Didn’t Hank Paulson tell us that they would go after the “bad guys” just as soon as the “crisis” was averted? Well? How long do we have to wait?
(Yeah, I know the answer to that question.)
I still wake up in cold sweats thinking what would have happened had I not sold my rental properties in Phoenix, the vacation home in Flagstaff and the condo in Vail in May of 2005.
Today, even though my employer went belly up in 2009 and every employee was without a job, I live in my paid off house, drive my paid for vehicles, eat organic food I grow in the backyard and am thinking about when to sell gold and if I want to go back to work when my 99 weeks of unemployment runs out.
The current mortgage crisis was as predictable as Obama pissing off the electorate because he is a whack job radical Progressive nitwit that can read a teleprompter.
If you bought a house after September of 2005, you deserve to be underwater.
If you think this administration is going to make it any better you are as blind as you are dumb.
We are 14 trillion dollars in debt and 10% unemployed mainly caused by this housing crisis and runaway spending that was precipitated and perpetuated by Frank, Schumer, Dodd and Obama’s band of flying monkeys who took over Big Spending Bush’s debacle.
The only way this is ever over is to let the market find the bottom. Let the prices fall, let the borrowers lose their property and let the banks fail.

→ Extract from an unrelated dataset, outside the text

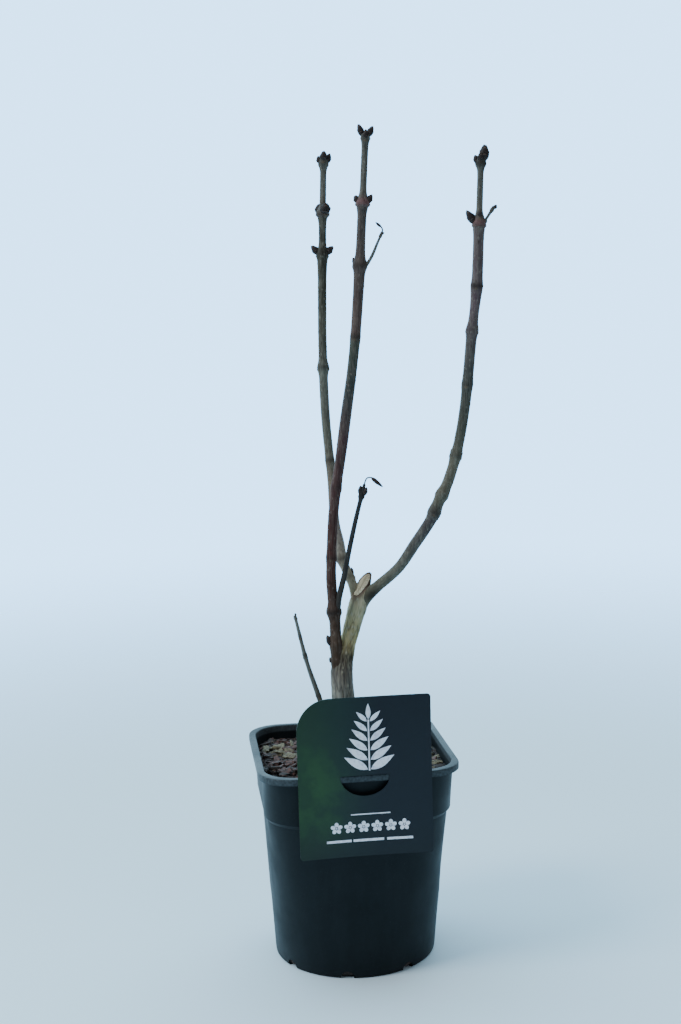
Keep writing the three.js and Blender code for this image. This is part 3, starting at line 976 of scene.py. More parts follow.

Propping up real estate by halting foreclosures and keeping prices artificially high through incentive idiocy are a couple of reasons we are in so deep.
Only when we allow the cold gut wrenching pain of market forces to send its chills into the hearts of lenders and borrowers who made bad decisions and let the market mark itself to real values, can we heal.
This stupidity of letting those who should never have seen a mortgage document, keep those properties or lower their principals or interest rates, is as dumb as it gets.